Despite these promising results, the research is subject to certain complexities and general applicability limitations. The dataset, although diverse, comprises only 156 examples and may not fully represent emerging or hybrid methodologies, potentially constraining the model’s capacity to generalise to more complex methodological frameworks. Furthermore, while the random forest ensemble achieves satisfactory performance, its computational demands increase with feature dimensionality and dataset size, which may impede scalability in large-scale applications.
To extend this framework’s applicability, the data pipeline and feature engineering routines can be abstracted into configurable modules that accommodate domain-specific literature sources and annotation protocols. Adopting transformer-based models pretrained on expansive academic corpora may facilitate transfer learning and domain adaptation, enabling the method to capture nuanced methodological patterns beyond project management.

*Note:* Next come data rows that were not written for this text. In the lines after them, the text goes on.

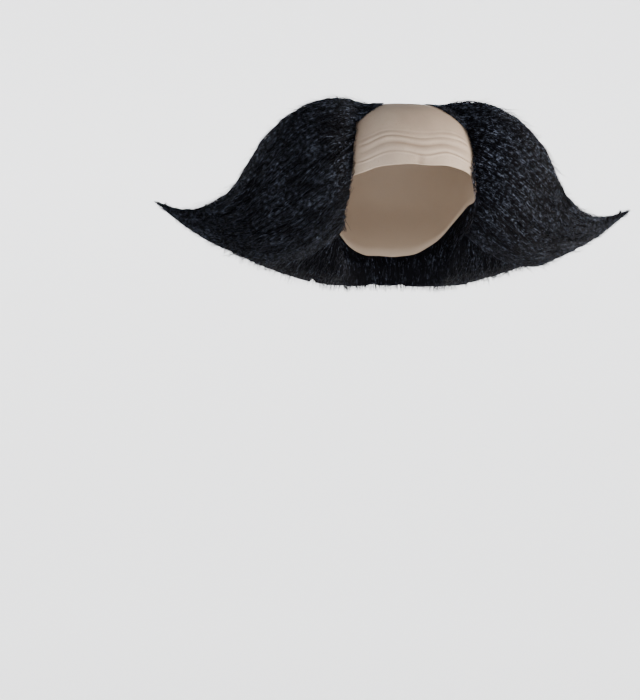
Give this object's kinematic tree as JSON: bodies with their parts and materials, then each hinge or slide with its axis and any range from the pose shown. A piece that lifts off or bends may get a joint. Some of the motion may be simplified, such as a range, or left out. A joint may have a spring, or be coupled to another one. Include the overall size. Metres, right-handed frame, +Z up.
{
  "type": "clown wig with bald cap",
  "caption": "Costume wig: beige latex bald cap with forehead furrows and big black frizzy side tufts that flick out to points, joined round the back.",
  "frame": {"origin": "inside of the cap's crown, where the head carries the wig", "axes": "+Z up, the wig faces -Y, the wearer's left is +X"},
  "size_m": [0.5066, 0.231, 0.2026],
  "materials": {
    "latex": "matte beige latex, furrowed over the forehead",
    "hair_fibre": "black frizzy synthetic fibre with a soft blue-grey sheen"
  },
  "bodies": {
    "root": {"bald_cap": "latex", "hair_right": "hair_fibre", "hair_left": "hair_fibre", "hair_back": "hair_fibre"}
  },
  "joints": []
}
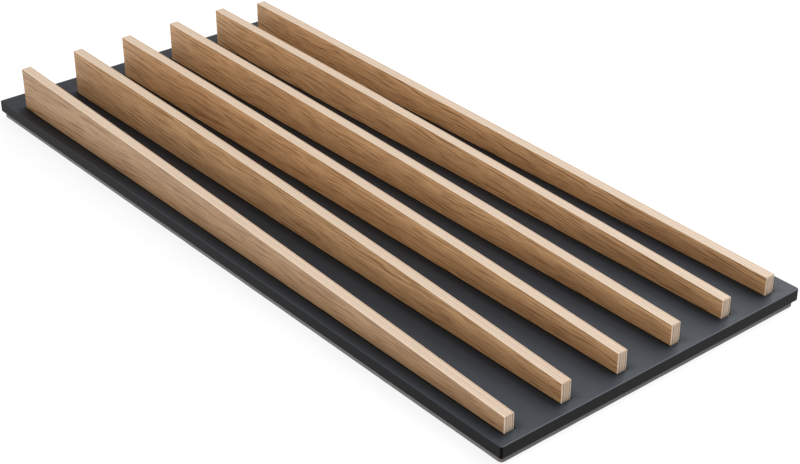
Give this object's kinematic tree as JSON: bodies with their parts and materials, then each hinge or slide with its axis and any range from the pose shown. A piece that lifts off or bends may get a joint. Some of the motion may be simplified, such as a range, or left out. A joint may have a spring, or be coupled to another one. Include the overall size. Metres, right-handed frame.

Predictive accuracy can be further enhanced by integrating advanced text representations, such as contextual embeddings derived from models like BERT or RoBERTa, which offer a finer-grained semantic understanding of methodological descriptions. Combining ensemble learning with neural meta-learners and implementing active learning strategies, wherein experts iteratively annotate cases with high uncertainty, may address class imbalance and improve robustness against rare method categories.
Future research should focus on expanding the dataset through semi-automated article mining and crowd-sourced annotation to encompass a broader spectrum of methodologies and disciplines. Investigations into scalable model architectures, including distributed training and model compression techniques, will be essential for enterprise-level deployment. Moreover, incorporating explainability mechanisms, such as SHAP or LIME, will provide instance-level transparency, thus fostering user trust and facilitating evidence-based decision support. Longitudinal studies examining the influence of model recommendations on methodological choices over time would offer valuable insights into the practical impact of the system.